The John Madden of baseball.

The John Madden of baseball.

In fantasy baseball, there’s only one place any of us wants to be: standing on the top of some virtual winners’ podium, arms reaching for the baby blue sky, cheering out to anyone and everyone, who, by the way, couldn’t care less about our magnificent triumph. We’re employed by teams that neither thank nor pay us. We’re the only ones who are fans of our successes. Fantasy baseball is like a photo; if you’re not in it, you lose interest.

Our goal “is to win the game”, regardless of who is backing us.

We want to win. But how do we do that?

The tragic (and comical) words of Mr. Berra are true: if you don’t know what you want, chances are you’ll get something you don’t want.

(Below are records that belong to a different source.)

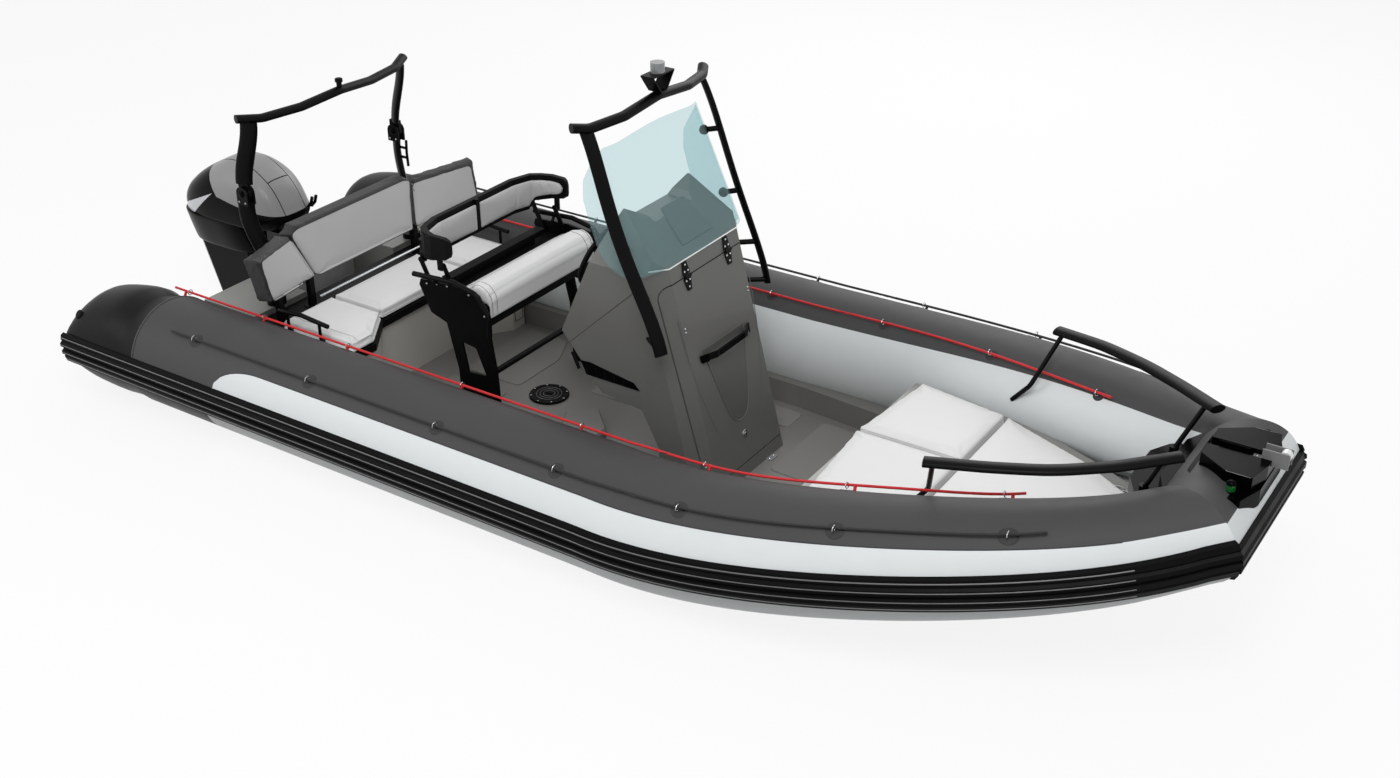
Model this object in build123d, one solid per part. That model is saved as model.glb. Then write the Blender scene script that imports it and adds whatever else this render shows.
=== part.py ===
from build123d import *
import math
import os

# Rigid inflatable boat with a centre console, a swing-back helm seat, an aft bench and an outboard.
# Millimetres. +X is forward, +Y is port, +Z is up. The origin is on the centreline at the
# waterline, amidships.

os.makedirs("parts", exist_ok=True)

# ---------------------------------------------------------------- driving dimensions
# inflatable collar: half-beam over the fabric, tube radius, height of the tube centre
HALF_BEAM = 1245.0
TUBE_R = 285.0
TUBE_Z = 300.0
TUBE_Y = HALF_BEAM - TUBE_R
CONE_START = -2290.0
CONE_END = -2812.0
STRAIGHT_END = 500.0
# stations of the curved forward part: x, y, z of the tube centre, tube radius
NOSE_X = 2806.0
NOSE_Y = 309.0
NOSE_Z = 655.0
NOSE_R = 200.0
STATIONS = [
    (STRAIGHT_END, TUBE_Y, TUBE_Z, TUBE_R),
    (900.0, 952.0, 316.0, 280.0),
    (1460.0, 866.0, 384.0, 265.0),
    (2170.0, 650.0, 500.0, 236.0),
    (2620.0, 428.0, 594.0, 211.0),
    (NOSE_X, NOSE_Y, NOSE_Z, NOSE_R),
]
SEAT_GAP = 0.5          # clearance of a piece that is bonded onto the tube
FIT = 0.3               # clearance of a piece that stands on another
RUN = 6.0               # clearance of pieces that move past each other
SHAFT = 0.06            # radial clearance of a pin or shaft in its bore

# rigid hull
TRANSOM_X = -2330.0
HULL_TOP = 30.0
SOLE_Z = 50.0
KEEL_Z = -240.0

# console
CONSOLE_HALF = 385.0
CONSOLE_WALL = 12.0
FRONT_HALF = 285.0      # half-width of the flat front, and how far its corners sweep back
FRONT_SWEEP = 75.0
DOOR_TOP = (360.0, 1080.0)
DOOR_LOW = (575.0, 250.0)
DOOR_HALF = 352.0
DOOR_H = 1005.0
DOOR_CORNER = 55.0
DOOR_T = 14.0
HINGE_Y = 170.0

# windscreen and steering wheel
SCREEN_LEAN = 0.465
SCREEN_HALF = 402.0
WHEEL_R = 175.0
WHEEL_Y = -60.0

# helm seat
SEAT_HALF = 450.0
SEAT_PLATE = 12.0

# aft bench
BENCH_TOP = 500.0

# outboard
TILT_X = -2395.0
TILT_Z = 560.0
STEER_X = -2520.0
PROP_X = -2830.0
PROP_Z = -400.0


def save(name, *solids):
    """Write the solids of one node to its STEP file."""
    shape = solids[0] if len(solids) == 1 else Compound(children=list(solids))
    export_step(shape, "parts/" + name + ".step")


def port_and_starboard(solid):
    """A piece and its mirror image."""
    return solid, mirror(solid, about=Plane.XZ)


def box(x0, x1, y0, y1, z0, z1):
    """A box from its corners."""
    centre = ((x0 + x1) / 2, (y0 + y1) / 2, (z0 + z1) / 2)
    return Pos(*centre) * Box(x1 - x0, y1 - y0, z1 - z0)


def side_prism(points, y0, y1):
    """A prism along Y of an outline given as (x, z) points."""
    outline = Polyline(*[(x, y0, z) for x, z in points], close=True)
    return extrude(make_face(outline), (y1 - y0), dir=(0, 1, 0))


def plan_prism(points, z0, z1):
    """A prism along Z of an outline given as (x, y) points."""
    outline = Polyline(*[(x, y, z0) for x, y in points], close=True)
    return extrude(make_face(outline), z1 - z0, dir=(0, 0, 1))


def both_sides(points):
    """Close an outline given for the port side with its mirror image."""
    return points + [(x, -y) for x, y in reversed(points)]


def rod(start, end, radius):
    """A round bar between two points."""
    a = Vector(*start)
    b = Vector(*end)
    plane = Plane(origin=a, z_dir=(b - a).normalized())
    return extrude(plane * Circle(radius), (b - a).length)


def bent_rod(points, radius, bend):
    """A round bar along straight runs that are joined by arcs."""
    path = FilletPolyline(*points, radius=bend)
    start = Plane(origin=path @ 0, z_dir=path % 0)
    return sweep(start * Circle(radius), path=path)


def flat_rod(points, half_width, half_height, bend):
    """A bar of flattened round section along straight runs joined by arcs."""
    path = FilletPolyline(*points, radius=bend)
    start = Plane(origin=path @ 0, x_dir=(0, 1, 0), z_dir=path % 0)
    return sweep(start * Ellipse(half_width, half_height), path=path)


def blade_leg(rows, toe):
    """A leg of flattened section through rows of (x, y, z, half-length, half-thickness)."""
    points = [Vector(*row[:3]) for row in rows]
    edge = Vector(math.cos(math.radians(toe)), -math.sin(math.radians(toe)), 0)
    sections = []
    for index, point in enumerate(points):
        after = points[min(index + 1, len(points) - 1)]
        before = points[max(index - 1, 0)]
        plane = Plane(origin=point, x_dir=edge, z_dir=(after - before).normalized())
        sections.append(plane * Ellipse(rows[index][3], rows[index][4]))
    return loft(sections)


# ---------------------------------------------------------------- inflatable collar
def station_tangent(index):
    """Direction of the tube centreline at a station."""
    before = Vector(*STATIONS[max(index - 1, 0)][:3])
    after = Vector(*STATIONS[min(index + 1, len(STATIONS) - 1)][:3])
    if index == 0:
        return Vector(1, 0, 0)
    return (after - before).normalized()


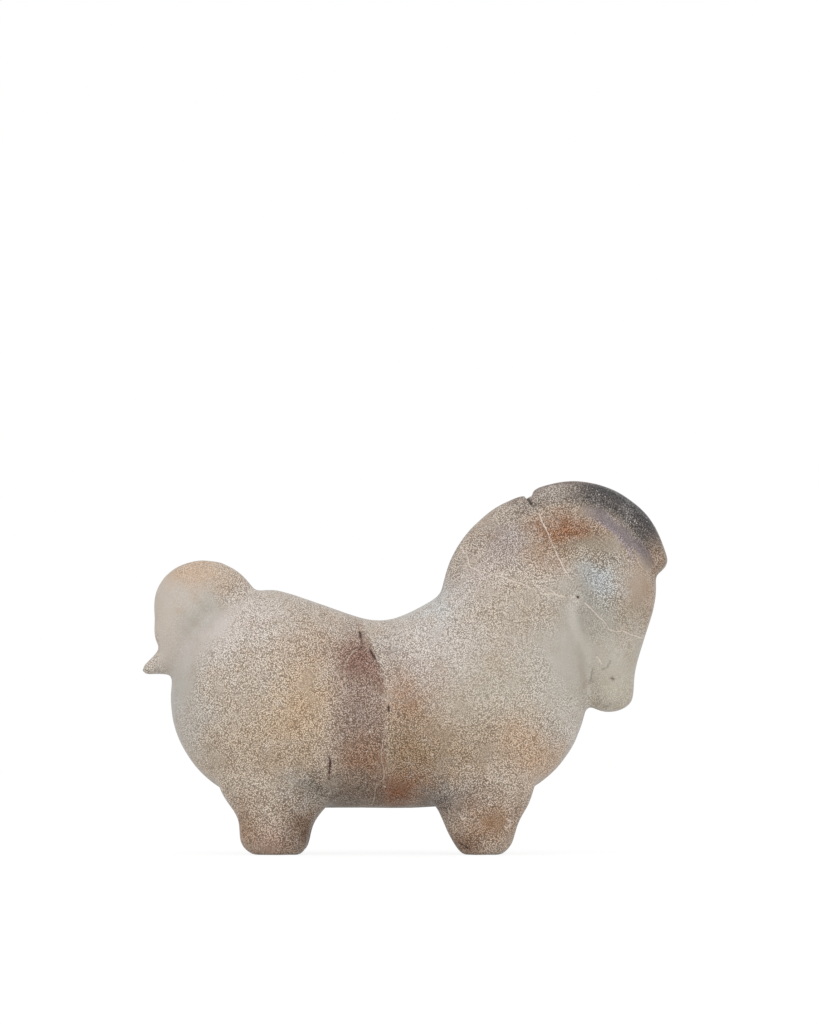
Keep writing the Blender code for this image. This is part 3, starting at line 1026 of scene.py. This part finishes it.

Fantasy baseball, even more so than fantasy football, is about preparation, reading information, being informed, making logical decisions. In football, even Kathy, the office secretary, who missed the draft (because “What’s a draft?”), won your league (because there’s no difference between skill and luck in a sport where there’s no consistency or order). While football subscribes to the chaos theory, baseball is methodical, statistical, and predictable (to an extent that it takes skill to find and comprehend trends). If football is characterized as the butterfly effect, then baseball is weather forecasting: if you know what you’re doing, you’re going to be right more times than you’re wrong.